A Samanoud, dans le delta, des heurts entre Frères musulmans et force de l'ordre ont aussi fait plusieurs blessés. De nombreux incidents ont été liés au refus de laisser entrer dans les bureaux de vote les délégués des candidats islamistes ou indépendants, censés surveiller les opérations électorales.
En certains endroits la police a dispersé les manifestants avec des gaz lacrymogènes.
"Dès le tout début du vote, il y a eu toute une série d'irrégularités et une utilisation de la force qui menacent le processus électoral", a affirmé dans un communiqué la Coalition égyptienne pour la surveillance des élections.
SCRUTIN CRUCIAL POUR LE POUVOIR
Une autre organisation non-gouvernementale, la Coalition indépendante pour l'observation, a fait état d'agressions "contre des candidats, leurs représentants ou des journalistes" par les forces de l'ordre.

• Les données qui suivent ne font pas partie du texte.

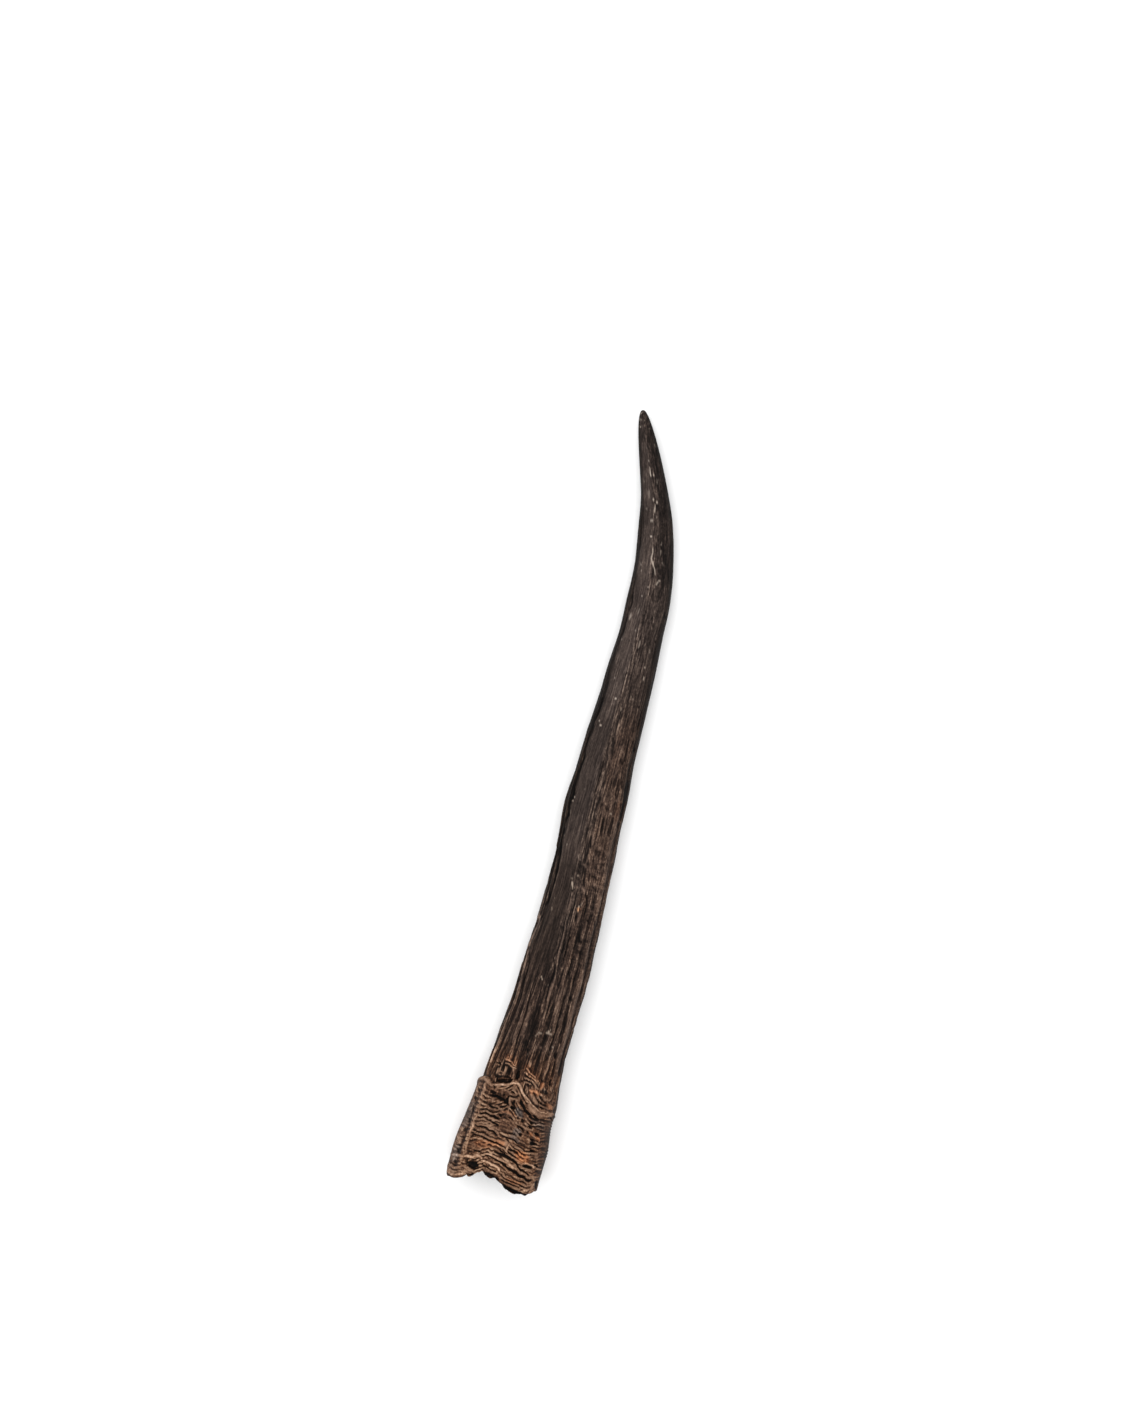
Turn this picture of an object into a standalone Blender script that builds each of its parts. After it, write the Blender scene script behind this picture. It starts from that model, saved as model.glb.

Cet organisme a assuré que des "criminels ont été utilisés pour attaquer des candidats et leurs partisans". Il dresse une longue liste de cas d'obstruction pour surveiller les urnes, dans un pays où les précédentes élections ont déjà été entachées d'accusations de fraude.
Quelque 40 millions d'électeurs, sur 82 millions d'Egyptiens, étaient appelés renouveler l'Assemblée du peuple qui compte 518 sièges -508 ouverts au vote et dix attribués par le président Hosni Moubarak. Le second tour est prévu le 5 décembre.
A un an de la présidentielle de 2011, le Parti national démocrate (PND) de M. Moubarak a promis de laminer la représentation parlementaire des Frères musulmans, qui avaient raflé un cinquième des sièges en 2005. Le pouvoir entend ainsi affirmer sa solidité au moment où le pays traverse une phase d'incertitude due à l'âge et à la santé de M. Moubarak, 82 ans, et aux interrogations sur sa possible succession.
La confrérie islamiste, officiellement interdite mais tolérée dans les faits, soutient 130 candidats se présentant comme "indépendants". Elle a dénoncé une vaste campagne d'arrestations et d'intimidations de la part du pouvoir à l'encontre de ses militants au cours des dernières semaines. Le président Moubarak a promis de son côté un vote "libre et régulier".